START MATERIAL PROVIDED

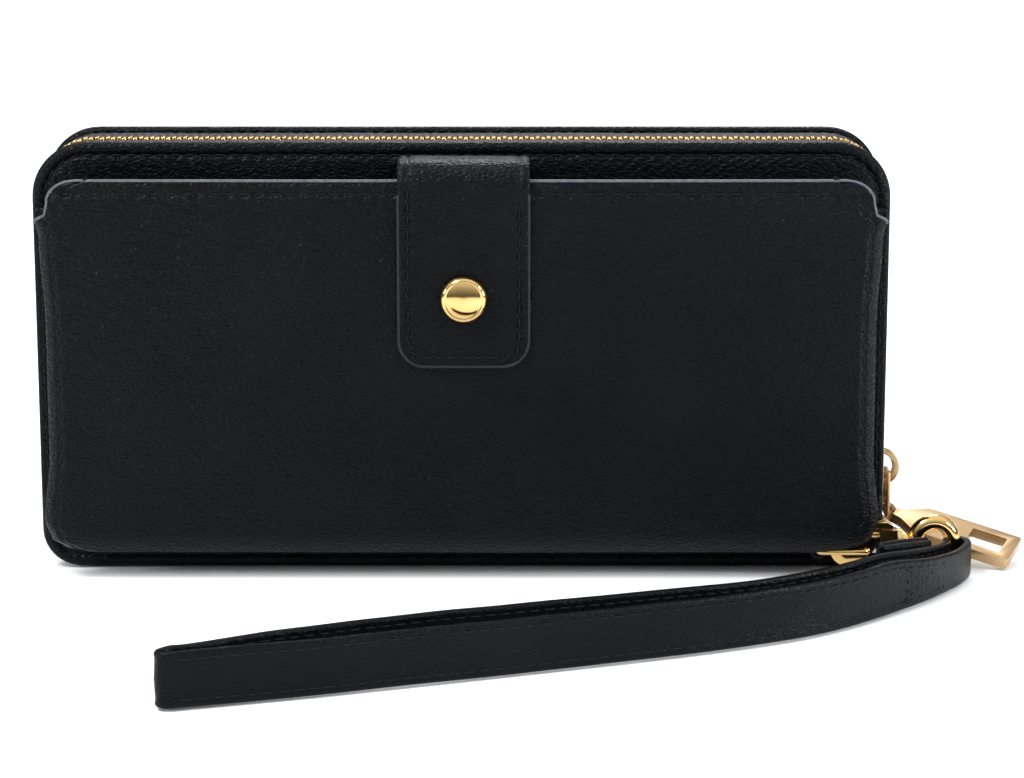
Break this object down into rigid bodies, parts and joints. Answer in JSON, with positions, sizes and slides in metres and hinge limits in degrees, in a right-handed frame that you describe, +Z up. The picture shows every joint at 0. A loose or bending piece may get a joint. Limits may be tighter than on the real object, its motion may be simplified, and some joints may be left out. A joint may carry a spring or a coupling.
{
  "type": "wristlet wallet",
  "caption": "Zip-around long wallet standing on its spine, with a snap-tab phone pocket in front, gilt hardware and a wrist strap clipped on by a snap hook.",
  "frame": {"origin": "middle of the wallet's base, on the surface it stands on", "axes": "+Z up, +X to the wallet's right where the zip slider and strap are, -Y out of the front with the phone pocket"},
  "size_m": [0.2343, 0.1377, 0.102],
  "materials": {
    "leather": "fine pebble grain, satin",
    "strap_leather": "fine grain, satin",
    "lining_fabric": "woven",
    "zip_tape": "ribbed tape",
    "board": "pressed board",
    "zip_gold": "polished",
    "polished_gold": "mirror plated",
    "satin_gold": "brushed satin",
    "steel": "plated"
  },
  "bodies": {
    "front_half": {"front_cover": "leather", "front_stiffener": "board", "front_lining": "lining_fabric", "spine_panel": "leather", "spine_lining": "lining_fabric", "pocket_front": "leather", "pocket_lining": "lining_fabric", "pocket_base": "leather", "pocket_gusset_left": "leather", "pocket_gusset_right": "leather", "snap_stud": "steel", "snap_post": "steel", "tab_root": "leather", "zip_tape_front": "zip_tape", "zip_teeth_front": "zip_gold", "zip_end_stops": "zip_gold", "card_slot_front_1": "leather", "card_slot_front_2": "leather", "card_slot_front_3": "leather", "card_slot_front_4": "leather", "coin_panel_front": "leather", "coin_panel_back": "leather", "coin_gusset": "lining_fabric", "coin_zip_tape": "zip_tape", "coin_zip_teeth": "zip_gold", "d_ring_tab": "leather"},
    "back_half": {"back_cover": "leather", "back_stiffener": "board", "back_lining": "lining_fabric", "zip_tape_back": "zip_tape", "zip_teeth_back": "zip_gold", "card_slot_back_1": "leather", "card_slot_back_2": "leather", "card_slot_back_3": "leather", "card_slot_back_4": "leather"},
    "snap_flap": {"tab_flap": "leather", "tab_lining": "lining_fabric", "snap_cap": "polished_gold", "snap_socket": "steel"},
    "slider": {"zip_slider": "polished_gold"},
    "link": {"pull_link": "polished_gold"},
    "pull": {"zip_pull": "satin_gold"},
    "coin_slide": {"coin_slider": "polished_gold"},
    "coin_tag": {"coin_pull": "polished_gold"},
    "d_loop": {"d_ring": "polished_gold"},
    "hook": {"hook_body": "polished_gold", "hook_post": "polished_gold", "gate_spring": "steel"},
    "gate": {"hook_gate": "polished_gold"},
    "ring": {"swivel_ring": "polished_gold"},
    "strap": {"wrist_strap": "strap_leather", "strap_end": "strap_leather"}
  },
  "joints": [
    {"name": "back_open", "type": "hinge", "parent": "front_half", "child": "back_half", "pos_m": [0, 0.014, 0], "axis": [-1, 0, 0], "range_deg": [0, 90], "deforming": ["zip_teeth_back"]},
    {"name": "tab_lift", "type": "hinge", "parent": "front_half", "child": "snap_flap", "pos_m": [0.0007, -0.0256, 0.09965], "axis": [-1, 0, 0], "range_deg": [0, 130]},
    {"name": "zip_slide", "type": "slide", "parent": "front_half", "child": "slider", "axis": [0, 0, 1], "range_m": [0, 0.055], "deforming": ["zip_teeth_front"]},
    {"name": "link_swing", "type": "hinge", "parent": "slider", "child": "link", "pos_m": [0.1024, 0, 0.02], "axis": [0, -1, 0], "range_deg": [0, 20]},
    {"name": "pull_lift", "type": "hinge", "parent": "link", "child": "pull", "pos_m": [0.1024, 0, 0.0096], "axis": [-0.3746, -0.9272, 0], "range_deg": [0, 50]},
    {"name": "coin_zip_slide", "type": "slide", "parent": "front_half", "child": "coin_slide", "axis": [-1, 0, 0], "range_m": [0, 0.15], "deforming": ["coin_zip_teeth"]},
    {"name": "coin_pull_lift", "type": "hinge", "parent": "coin_slide", "child": "coin_tag", "pos_m": [0.083, 0, 0.0877], "axis": [0, 1, 0], "range_deg": [0, 170]},
    {"name": "d_ring_rock", "type": "hinge", "parent": "front_half", "child": "d_loop", "pos_m": [0.084, -0.0195, 0.0064], "axis": [0, -1, 0], "range_deg": [-4, 4]},
    {"name": "hook_yaw", "type": "hinge", "parent": "front_half", "child": "hook", "pos_m": [0.0955, -0.0195, 0.0081], "axis": [0, 0, 1], "range_deg": [-8, 4]},
    {"name": "gate_slide", "type": "slide", "parent": "hook", "child": "gate", "axis": [1, 0, 0], "range_m": [0, 0.0022], "stiffness_N_per_m": 300, "springref_m": -0.001, "deforming": ["gate_spring"]},
    {"name": "ring_swivel", "type": "hinge", "parent": "hook", "child": "ring", "pos_m": [0.1116, -0.0195, 0.0081], "axis": [-1, 0, 0], "range_deg": [0, 35]},
    {"name": "strap_swing", "type": "hinge", "parent": "ring", "child": "strap", "pos_m": [0.1116, -0.0195, 0.0081], "axis": [0, 1, 0], "range_deg": [0, 30]}
  ]
}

END MATERIAL PROVIDED

**TASK REQUIREMENTS:** List all lines where "frame" occurs.

**TASK ANSWER:**
Break this object down into rigid bodies, parts and joints. Answer in JSON, with positions, sizes and slides in metres and hinge limits in degrees, in a right-handed frame that you describe, +Z up. The picture shows every joint at 0. A loose or bending piece may get a joint. Limits may be tighter than on the real object, its motion may be simplified, and some joints may be left out. A joint may carry a spring or a coupling.
  "frame": {"origin": "middle of the wallet's base, on the surface it stands on", "axes": "+Z up, +X to the wallet's right where the zip slider and strap are, -Y out of the front with the phone pocket"},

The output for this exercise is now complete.